[Work to complete]: Repeat only the lines running from the beginning of the material through the line that contains "mesh.materials.append(material)".

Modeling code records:
————
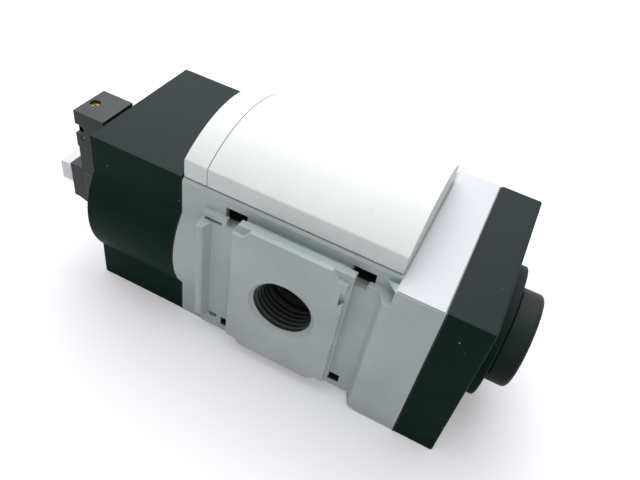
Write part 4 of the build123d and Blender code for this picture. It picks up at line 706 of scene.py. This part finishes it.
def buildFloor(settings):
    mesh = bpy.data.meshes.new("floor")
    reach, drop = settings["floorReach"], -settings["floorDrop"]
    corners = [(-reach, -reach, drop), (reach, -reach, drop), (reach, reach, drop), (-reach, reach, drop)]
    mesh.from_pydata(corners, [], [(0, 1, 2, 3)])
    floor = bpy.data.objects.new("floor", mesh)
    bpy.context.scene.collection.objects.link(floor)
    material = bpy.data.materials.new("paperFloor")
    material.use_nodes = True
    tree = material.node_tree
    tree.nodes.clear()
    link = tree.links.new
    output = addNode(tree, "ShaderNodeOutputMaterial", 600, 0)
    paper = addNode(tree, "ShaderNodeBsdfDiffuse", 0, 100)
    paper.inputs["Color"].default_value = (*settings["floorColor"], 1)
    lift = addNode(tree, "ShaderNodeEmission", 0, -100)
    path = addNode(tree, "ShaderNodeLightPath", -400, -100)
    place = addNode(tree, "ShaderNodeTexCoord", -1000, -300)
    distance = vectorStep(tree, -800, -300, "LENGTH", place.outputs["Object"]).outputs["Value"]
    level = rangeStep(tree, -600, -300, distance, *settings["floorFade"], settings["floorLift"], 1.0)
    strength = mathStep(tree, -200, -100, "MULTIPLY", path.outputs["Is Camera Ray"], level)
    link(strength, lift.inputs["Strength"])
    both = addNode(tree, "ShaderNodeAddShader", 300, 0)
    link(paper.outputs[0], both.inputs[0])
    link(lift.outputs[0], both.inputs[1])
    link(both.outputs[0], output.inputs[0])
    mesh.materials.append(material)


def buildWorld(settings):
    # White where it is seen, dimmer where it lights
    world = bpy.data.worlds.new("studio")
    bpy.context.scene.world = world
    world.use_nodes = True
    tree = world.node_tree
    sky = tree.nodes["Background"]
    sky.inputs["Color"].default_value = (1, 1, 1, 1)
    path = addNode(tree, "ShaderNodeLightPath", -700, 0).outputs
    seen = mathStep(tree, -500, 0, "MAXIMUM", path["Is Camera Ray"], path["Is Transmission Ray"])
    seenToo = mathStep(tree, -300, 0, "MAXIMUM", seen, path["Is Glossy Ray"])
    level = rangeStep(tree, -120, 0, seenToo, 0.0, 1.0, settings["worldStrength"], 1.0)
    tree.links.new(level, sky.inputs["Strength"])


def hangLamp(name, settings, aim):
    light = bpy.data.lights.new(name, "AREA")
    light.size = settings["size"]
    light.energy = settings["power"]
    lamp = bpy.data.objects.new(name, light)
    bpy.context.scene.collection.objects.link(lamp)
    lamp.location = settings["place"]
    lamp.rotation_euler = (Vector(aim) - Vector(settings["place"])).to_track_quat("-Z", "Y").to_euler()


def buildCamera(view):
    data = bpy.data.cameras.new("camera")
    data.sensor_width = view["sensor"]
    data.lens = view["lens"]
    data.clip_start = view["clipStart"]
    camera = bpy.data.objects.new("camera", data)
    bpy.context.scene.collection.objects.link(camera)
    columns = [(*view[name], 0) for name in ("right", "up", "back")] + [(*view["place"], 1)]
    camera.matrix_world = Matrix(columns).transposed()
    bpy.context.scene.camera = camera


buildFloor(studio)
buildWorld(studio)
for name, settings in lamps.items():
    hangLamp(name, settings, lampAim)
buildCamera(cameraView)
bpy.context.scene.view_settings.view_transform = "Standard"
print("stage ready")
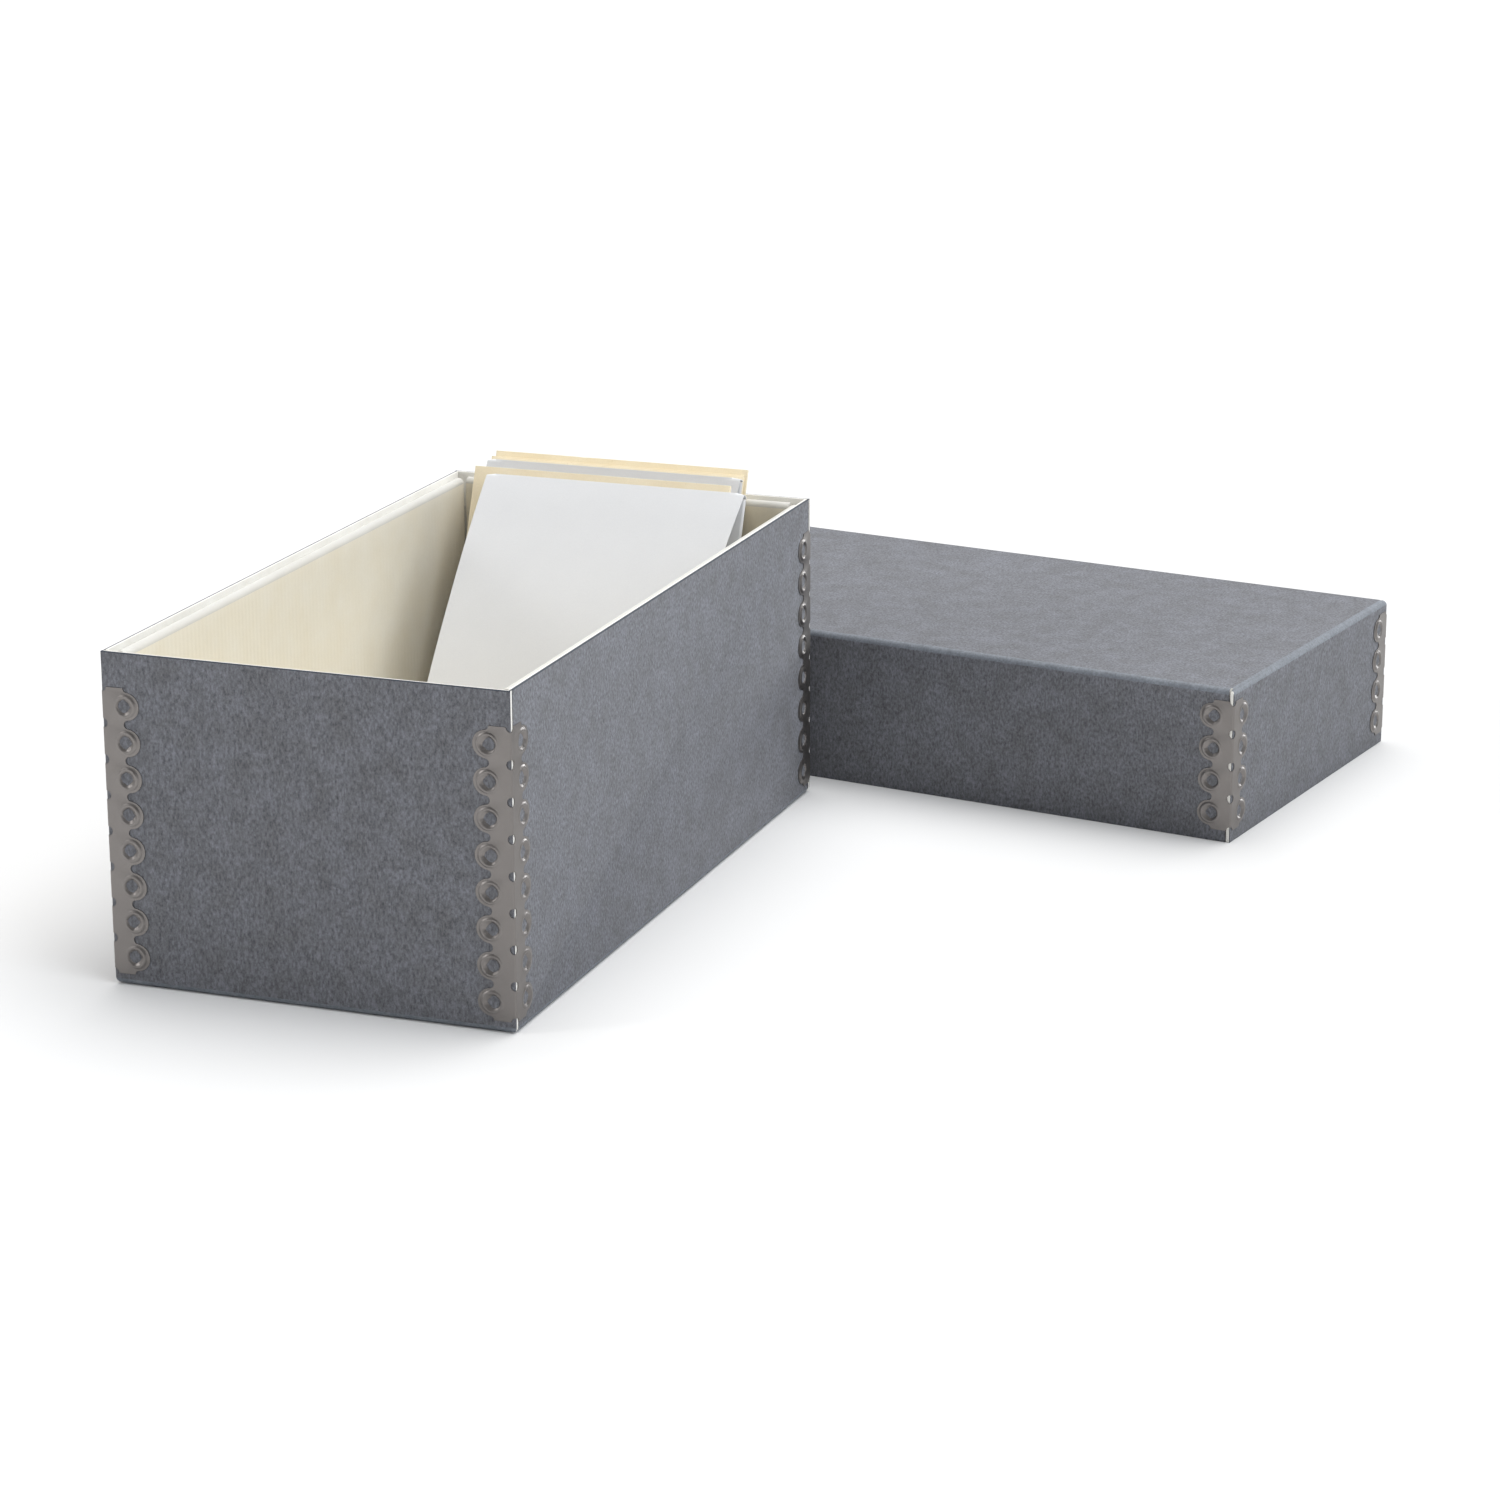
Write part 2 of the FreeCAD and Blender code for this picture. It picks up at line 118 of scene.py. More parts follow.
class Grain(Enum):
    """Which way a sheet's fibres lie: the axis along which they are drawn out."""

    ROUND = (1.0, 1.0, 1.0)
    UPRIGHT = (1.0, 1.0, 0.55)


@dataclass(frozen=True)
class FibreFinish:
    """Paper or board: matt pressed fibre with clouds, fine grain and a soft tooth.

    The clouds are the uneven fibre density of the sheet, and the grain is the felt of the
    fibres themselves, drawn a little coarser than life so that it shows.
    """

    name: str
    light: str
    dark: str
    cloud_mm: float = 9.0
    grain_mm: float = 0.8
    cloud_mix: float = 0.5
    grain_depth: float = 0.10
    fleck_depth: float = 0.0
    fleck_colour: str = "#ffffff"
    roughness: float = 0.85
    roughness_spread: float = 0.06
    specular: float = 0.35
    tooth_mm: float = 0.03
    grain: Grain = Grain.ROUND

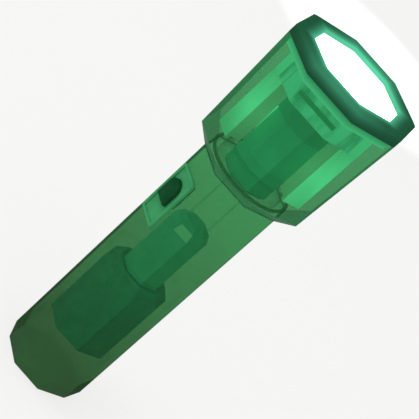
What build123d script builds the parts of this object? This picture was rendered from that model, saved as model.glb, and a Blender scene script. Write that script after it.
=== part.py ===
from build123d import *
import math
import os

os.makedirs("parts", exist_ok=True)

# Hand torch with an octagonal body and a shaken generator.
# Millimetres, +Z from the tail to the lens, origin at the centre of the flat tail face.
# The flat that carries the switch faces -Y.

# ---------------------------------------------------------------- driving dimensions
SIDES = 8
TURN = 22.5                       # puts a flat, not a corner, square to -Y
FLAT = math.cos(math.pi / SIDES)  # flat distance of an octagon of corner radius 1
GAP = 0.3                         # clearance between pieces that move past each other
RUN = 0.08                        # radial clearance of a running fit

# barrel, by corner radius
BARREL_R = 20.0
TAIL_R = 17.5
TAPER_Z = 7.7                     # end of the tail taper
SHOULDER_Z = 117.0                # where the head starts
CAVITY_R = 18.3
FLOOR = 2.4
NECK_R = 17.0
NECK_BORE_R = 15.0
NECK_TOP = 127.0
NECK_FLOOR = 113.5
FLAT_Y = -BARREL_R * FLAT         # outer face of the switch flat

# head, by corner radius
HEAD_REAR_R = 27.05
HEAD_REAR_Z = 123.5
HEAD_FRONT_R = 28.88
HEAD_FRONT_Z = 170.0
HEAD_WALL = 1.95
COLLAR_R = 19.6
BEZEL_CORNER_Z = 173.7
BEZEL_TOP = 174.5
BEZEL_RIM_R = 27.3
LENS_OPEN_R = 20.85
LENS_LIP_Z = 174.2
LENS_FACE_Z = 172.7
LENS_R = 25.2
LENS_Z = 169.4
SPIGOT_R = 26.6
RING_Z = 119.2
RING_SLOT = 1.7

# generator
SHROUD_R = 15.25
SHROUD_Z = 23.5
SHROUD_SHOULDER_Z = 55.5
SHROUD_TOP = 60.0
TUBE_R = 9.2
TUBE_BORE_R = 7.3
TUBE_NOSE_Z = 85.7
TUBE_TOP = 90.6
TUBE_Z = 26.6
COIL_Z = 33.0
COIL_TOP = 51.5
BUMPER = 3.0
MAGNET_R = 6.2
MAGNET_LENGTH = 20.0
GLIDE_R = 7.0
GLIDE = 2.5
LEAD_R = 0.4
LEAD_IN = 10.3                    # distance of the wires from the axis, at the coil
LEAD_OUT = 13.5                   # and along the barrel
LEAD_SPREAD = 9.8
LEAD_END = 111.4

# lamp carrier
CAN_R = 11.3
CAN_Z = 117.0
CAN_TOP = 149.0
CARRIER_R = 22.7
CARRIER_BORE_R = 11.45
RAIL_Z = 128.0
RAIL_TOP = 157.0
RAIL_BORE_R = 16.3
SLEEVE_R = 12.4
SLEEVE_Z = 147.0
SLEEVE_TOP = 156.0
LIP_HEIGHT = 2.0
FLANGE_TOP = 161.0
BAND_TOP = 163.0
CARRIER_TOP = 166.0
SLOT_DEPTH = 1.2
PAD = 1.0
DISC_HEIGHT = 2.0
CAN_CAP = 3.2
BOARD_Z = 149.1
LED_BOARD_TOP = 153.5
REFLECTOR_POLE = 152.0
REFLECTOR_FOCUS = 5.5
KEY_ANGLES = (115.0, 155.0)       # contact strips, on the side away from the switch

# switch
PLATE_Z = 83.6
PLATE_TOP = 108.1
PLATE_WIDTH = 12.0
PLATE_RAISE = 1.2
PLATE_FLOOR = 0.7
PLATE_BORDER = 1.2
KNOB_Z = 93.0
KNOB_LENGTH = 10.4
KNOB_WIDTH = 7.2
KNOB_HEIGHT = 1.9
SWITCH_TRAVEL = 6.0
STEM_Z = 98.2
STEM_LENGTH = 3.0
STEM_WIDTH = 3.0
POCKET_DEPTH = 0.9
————
[Completed exercise]:
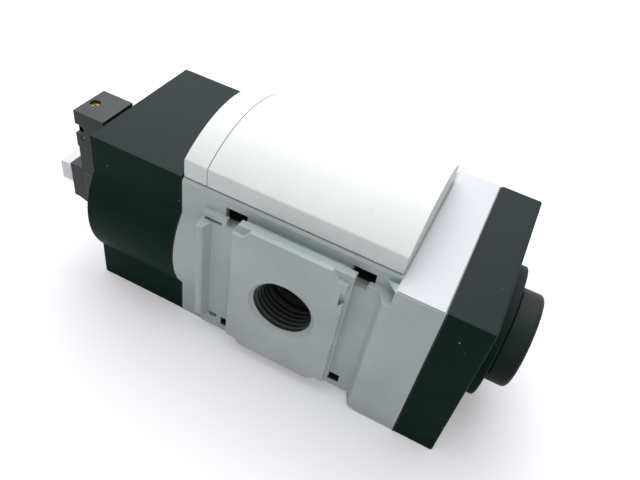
Write part 4 of the build123d and Blender code for this picture. It picks up at line 706 of scene.py. This part finishes it.
def buildFloor(settings):
    mesh = bpy.data.meshes.new("floor")
    reach, drop = settings["floorReach"], -settings["floorDrop"]
    corners = [(-reach, -reach, drop), (reach, -reach, drop), (reach, reach, drop), (-reach, reach, drop)]
    mesh.from_pydata(corners, [], [(0, 1, 2, 3)])
    floor = bpy.data.objects.new("floor", mesh)
    bpy.context.scene.collection.objects.link(floor)
    material = bpy.data.materials.new("paperFloor")
    material.use_nodes = True
    tree = material.node_tree
    tree.nodes.clear()
    link = tree.links.new
    output = addNode(tree, "ShaderNodeOutputMaterial", 600, 0)
    paper = addNode(tree, "ShaderNodeBsdfDiffuse", 0, 100)
    paper.inputs["Color"].default_value = (*settings["floorColor"], 1)
    lift = addNode(tree, "ShaderNodeEmission", 0, -100)
    path = addNode(tree, "ShaderNodeLightPath", -400, -100)
    place = addNode(tree, "ShaderNodeTexCoord", -1000, -300)
    distance = vectorStep(tree, -800, -300, "LENGTH", place.outputs["Object"]).outputs["Value"]
    level = rangeStep(tree, -600, -300, distance, *settings["floorFade"], settings["floorLift"], 1.0)
    strength = mathStep(tree, -200, -100, "MULTIPLY", path.outputs["Is Camera Ray"], level)
    link(strength, lift.inputs["Strength"])
    both = addNode(tree, "ShaderNodeAddShader", 300, 0)
    link(paper.outputs[0], both.inputs[0])
    link(lift.outputs[0], both.inputs[1])
    link(both.outputs[0], output.inputs[0])
    mesh.materials.append(material)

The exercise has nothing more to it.